Kalahar and others say the ditch project "is an example of what you should not be doing."

He points to nearby Hawk Creek as an example of what can happen. The Korstads' hobby farm teeters on the edge of the harshly eroded banks; a row of walnut trees fell in.

"We move the driveway periodically when it gets too close to the embankment," Donald Korstad said. "I just moved the garage this last summer."

Things are just as bad about 65 miles down the Minnesota River.

The city of Mankato recently spent $2.7 million for emergency work to fix major bank erosion to protect a well that supplies one-third of its water.

It just got an additional $7.2 million in state bonding money for more restoration.

"We don't want any increased velocity in the Minnesota River," said Jeff Johnson, Mankato's director of public works. "We lost over 30 feet of bank over the last five years.
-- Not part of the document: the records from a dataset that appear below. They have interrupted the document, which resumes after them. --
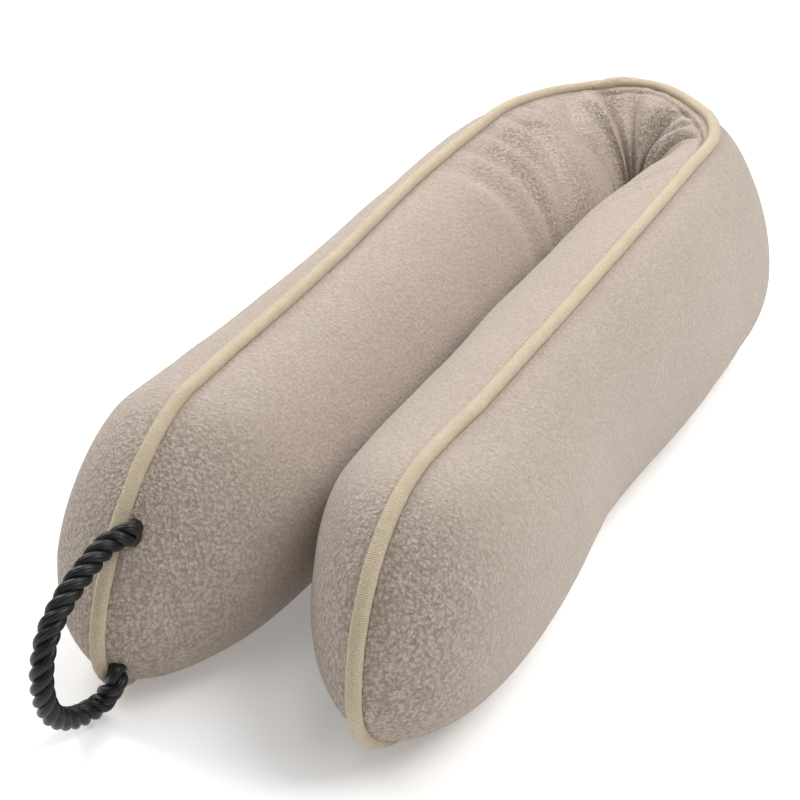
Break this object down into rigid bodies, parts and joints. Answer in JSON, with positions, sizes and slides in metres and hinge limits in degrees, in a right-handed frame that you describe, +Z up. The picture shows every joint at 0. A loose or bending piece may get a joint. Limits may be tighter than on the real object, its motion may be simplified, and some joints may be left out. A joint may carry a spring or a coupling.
{
  "type": "draught excluder",
  "caption": "Long filled fleece roll folded in half, with piping along its seam and a twisted rope loop at one end, laid along the foot of a door to stop draughts.",
  "frame": {"origin": "on the floor under the middle of the folded roll's box, the rope loop left out", "axes": "+Z up from the floor, +Y along the legs from the noses to the bend, +X across to the leg without the rope loop"},
  "size_m": [0.1792, 0.4884, 0.1078],
  "materials": {
    "fleece": "short pilled polar fleece",
    "piping_cloth": "fine twill bias piping",
    "rope_satin": "satin twisted cord"
  },
  "bodies": {
    "root": {"body": "fleece", "piping": "piping_cloth", "rope_loop": "rope_satin"}
  },
  "joints": []
}
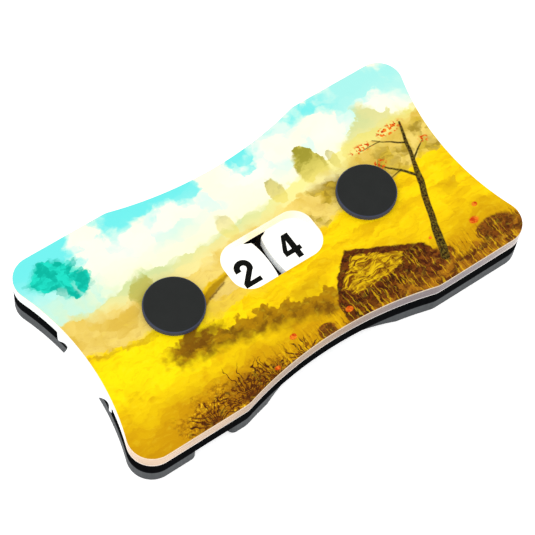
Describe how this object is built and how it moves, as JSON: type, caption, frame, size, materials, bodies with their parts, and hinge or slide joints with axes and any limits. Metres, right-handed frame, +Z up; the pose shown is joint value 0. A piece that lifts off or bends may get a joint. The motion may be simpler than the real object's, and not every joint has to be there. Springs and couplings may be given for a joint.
{
  "type": "dial score counter",
  "caption": "Hand-held layered score counter with a printed clear top plate, a reading window and two numbered thumb dials.",
  "frame": {"origin": "middle of the underside, where the counter lies on a table", "axes": "+X along the reading direction, from the left dial to the right dial; +Y towards the rear long edge; +Z up out of the printed face"},
  "size_m": [0.084, 0.0448, 0.0103],
  "materials": {
    "black_back": "gloss black cast acrylic, frosted grey cut edge",
    "black_spacer": "gloss black cast acrylic",
    "clear_plate": "clear cast acrylic with polished edges",
    "print": null,
    "white_dial": "satin white cast acrylic",
    "black_numeral": "matt black filled engraving",
    "black_post": "satin black coated metal",
    "washer": "translucent nylon"
  },
  "bodies": {
    "board": {"back_plate": "black_back", "front_spacer": "black_spacer", "rear_spacer": "black_spacer", "top_plate": "clear_plate", "print_film": "print", "left_post": "black_post", "right_post": "black_post", "left_screw": "black_post", "right_screw": "black_post", "left_low_washer": "washer", "left_top_washer": "washer", "right_low_washer": "washer", "right_top_washer": "washer"},
    "left_dial_body": {"left_dial": "white_dial", "left_numerals": "black_numeral"},
    "right_dial_body": {"right_dial": "white_dial", "right_numerals": "black_numeral"}
  },
  "joints": [
    {"name": "left_dial_spin", "type": "hinge", "parent": "board", "child": "left_dial_body", "pos_m": [-0.021, 0, 0.0045], "axis": [0, 0, 1], "continuous": true},
    {"name": "right_dial_spin", "type": "hinge", "parent": "board", "child": "right_dial_body", "pos_m": [0.021, 0, 0.0045], "axis": [0, 0, 1], "continuous": true}
  ]
}
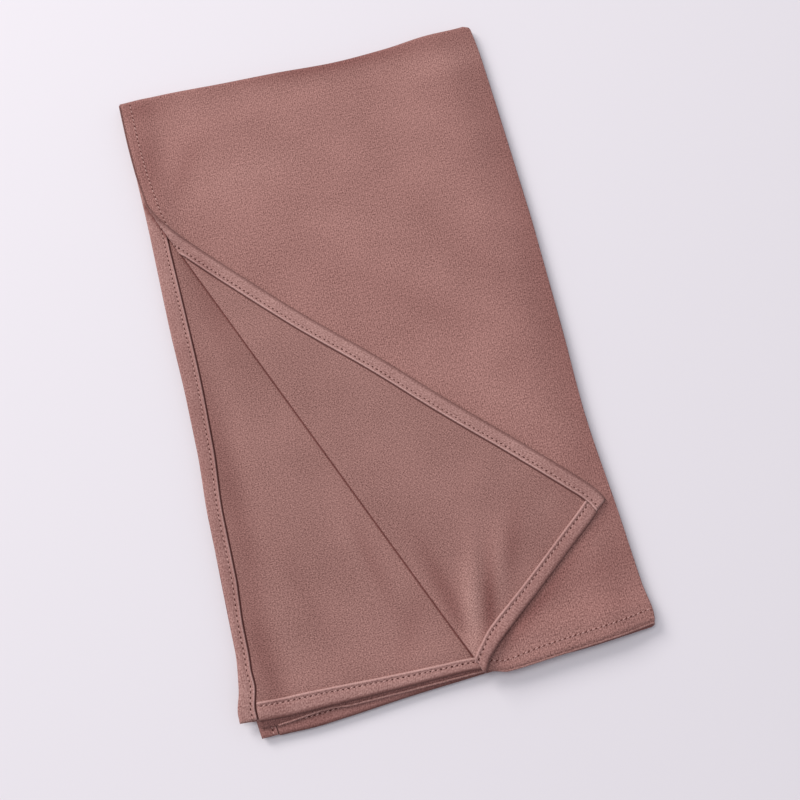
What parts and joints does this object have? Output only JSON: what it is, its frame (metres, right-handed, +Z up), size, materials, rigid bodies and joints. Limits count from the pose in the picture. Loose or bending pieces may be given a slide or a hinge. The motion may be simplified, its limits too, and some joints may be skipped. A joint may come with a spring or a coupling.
{
  "type": "folded hijab headscarf",
  "caption": "Long plain jersey headscarf folded flat into a rectangle, hemmed all round, with one corner of the top layer turned back to show the wrong side.",
  "frame": {"origin": "middle of the outline, on the surface that the folded scarf lies on", "axes": "+Z up, +Y along the length of the fold towards its folded far end, +X towards its folded long side"},
  "size_m": [0.2834, 0.4802, 0.0176],
  "materials": {
    "jersey_face": "matt fine jersey, face side with upright wales, dusty mauve brown",
    "jersey_back": "matt fine jersey, wrong side with small purl loops, dusty mauve brown",
    "jersey_hem": "matt fine jersey turned to the wrong side and stitched down"
  },
  "bodies": {
    "root": {"folded_layers": "jersey_face", "fourth_layer": "jersey_back", "fourth_side_hem": "jersey_hem", "fourth_end_hem": "jersey_hem", "third_layer": "jersey_face", "second_layer": "jersey_back", "second_side_hem": "jersey_hem", "second_end_hem": "jersey_hem", "top_layer": "jersey_face", "turned_corner": "jersey_back", "turned_side_hem": "jersey_hem", "turned_end_hem": "jersey_hem"}
  },
  "joints": []
}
It's frustrating for us."

Public waters or ditches?

The DNR said it needs to fix the public waters inventory.

Steven Colvin, director of the DNR's ecological and water resources division, said that section of Limbo Creek should be on the inventory because it meets the statutory definition of a public water.

That means public waters laws apply to protect fish and the waterway ecology, and to control chemicals and sediments.

Limbo Creek is one of hundreds of waterways that years ago were marked on public waters inventory maps as public ditches, when in fact they were not, the DNR said.

The errors were discovered in 2016-17 during surveys of waterways for maps to implement the state's new buffer law. Altogether, the DNR has marked more than 500 sections of waterways to possibly add to the public inventory.

This article has been updated to note that the DNR extended the public comment period until Nov. 30.